* Exercise description
Repeat exactly the lines from the start through the line with "blob_length = 4.3", both ends included.

* Data lines

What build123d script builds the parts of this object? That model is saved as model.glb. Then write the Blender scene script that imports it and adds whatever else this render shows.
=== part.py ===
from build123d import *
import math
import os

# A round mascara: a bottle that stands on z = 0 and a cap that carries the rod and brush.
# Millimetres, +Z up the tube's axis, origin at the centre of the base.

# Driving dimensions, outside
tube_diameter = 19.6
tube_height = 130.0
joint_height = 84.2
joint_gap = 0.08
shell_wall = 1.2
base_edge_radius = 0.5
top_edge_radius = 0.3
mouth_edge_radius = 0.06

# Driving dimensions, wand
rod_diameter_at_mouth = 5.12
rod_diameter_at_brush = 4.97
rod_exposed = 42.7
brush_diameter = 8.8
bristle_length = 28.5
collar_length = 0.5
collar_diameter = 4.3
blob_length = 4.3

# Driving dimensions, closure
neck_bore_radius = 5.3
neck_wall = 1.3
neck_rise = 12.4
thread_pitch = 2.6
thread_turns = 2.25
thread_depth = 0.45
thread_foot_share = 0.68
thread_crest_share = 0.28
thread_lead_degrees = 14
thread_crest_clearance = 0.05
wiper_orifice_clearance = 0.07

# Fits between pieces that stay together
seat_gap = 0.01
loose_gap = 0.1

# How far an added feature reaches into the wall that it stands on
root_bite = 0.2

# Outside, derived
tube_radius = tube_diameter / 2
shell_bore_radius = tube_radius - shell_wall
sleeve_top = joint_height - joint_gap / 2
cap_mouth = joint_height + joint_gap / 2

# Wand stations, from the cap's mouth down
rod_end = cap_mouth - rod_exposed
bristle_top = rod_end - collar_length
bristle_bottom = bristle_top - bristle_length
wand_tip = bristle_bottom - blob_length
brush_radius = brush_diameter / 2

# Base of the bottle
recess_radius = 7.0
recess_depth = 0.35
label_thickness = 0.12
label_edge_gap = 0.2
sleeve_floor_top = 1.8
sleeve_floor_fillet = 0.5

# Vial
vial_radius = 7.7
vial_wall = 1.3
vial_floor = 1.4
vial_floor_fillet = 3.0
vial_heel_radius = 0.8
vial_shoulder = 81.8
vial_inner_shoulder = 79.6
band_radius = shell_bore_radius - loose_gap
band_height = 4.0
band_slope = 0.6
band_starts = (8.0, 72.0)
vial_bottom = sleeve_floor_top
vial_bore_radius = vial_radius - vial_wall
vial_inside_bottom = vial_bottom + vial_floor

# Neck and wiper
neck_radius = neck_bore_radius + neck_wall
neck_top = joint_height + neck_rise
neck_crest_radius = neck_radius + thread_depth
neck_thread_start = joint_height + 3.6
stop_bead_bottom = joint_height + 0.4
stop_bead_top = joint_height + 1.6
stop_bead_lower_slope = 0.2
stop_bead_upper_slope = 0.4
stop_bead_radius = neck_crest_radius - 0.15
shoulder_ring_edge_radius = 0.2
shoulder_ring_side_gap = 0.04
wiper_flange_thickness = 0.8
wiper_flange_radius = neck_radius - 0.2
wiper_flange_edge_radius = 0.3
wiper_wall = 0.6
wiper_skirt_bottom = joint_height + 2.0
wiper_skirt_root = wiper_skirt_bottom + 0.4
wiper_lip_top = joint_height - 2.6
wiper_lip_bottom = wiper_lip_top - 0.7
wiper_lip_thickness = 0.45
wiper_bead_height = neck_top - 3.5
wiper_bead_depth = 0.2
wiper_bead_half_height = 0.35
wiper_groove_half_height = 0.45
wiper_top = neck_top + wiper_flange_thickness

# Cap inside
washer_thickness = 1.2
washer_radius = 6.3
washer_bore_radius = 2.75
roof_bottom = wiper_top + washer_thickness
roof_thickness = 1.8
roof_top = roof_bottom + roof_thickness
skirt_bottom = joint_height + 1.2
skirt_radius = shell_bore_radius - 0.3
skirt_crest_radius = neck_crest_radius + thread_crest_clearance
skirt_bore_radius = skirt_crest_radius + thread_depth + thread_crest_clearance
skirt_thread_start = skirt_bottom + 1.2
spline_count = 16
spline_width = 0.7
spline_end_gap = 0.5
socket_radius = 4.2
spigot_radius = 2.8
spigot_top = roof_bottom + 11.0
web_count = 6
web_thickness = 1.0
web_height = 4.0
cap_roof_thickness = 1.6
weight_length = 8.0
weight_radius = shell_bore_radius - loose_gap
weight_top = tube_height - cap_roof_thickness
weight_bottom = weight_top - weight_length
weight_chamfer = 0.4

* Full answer
What build123d script builds the parts of this object? That model is saved as model.glb. Then write the Blender scene script that imports it and adds whatever else this render shows.
=== part.py ===
from build123d import *
import math
import os

# A round mascara: a bottle that stands on z = 0 and a cap that carries the rod and brush.
# Millimetres, +Z up the tube's axis, origin at the centre of the base.

# Driving dimensions, outside
tube_diameter = 19.6
tube_height = 130.0
joint_height = 84.2
joint_gap = 0.08
shell_wall = 1.2
base_edge_radius = 0.5
top_edge_radius = 0.3
mouth_edge_radius = 0.06

# Driving dimensions, wand
rod_diameter_at_mouth = 5.12
rod_diameter_at_brush = 4.97
rod_exposed = 42.7
brush_diameter = 8.8
bristle_length = 28.5
collar_length = 0.5
collar_diameter = 4.3
blob_length = 4.3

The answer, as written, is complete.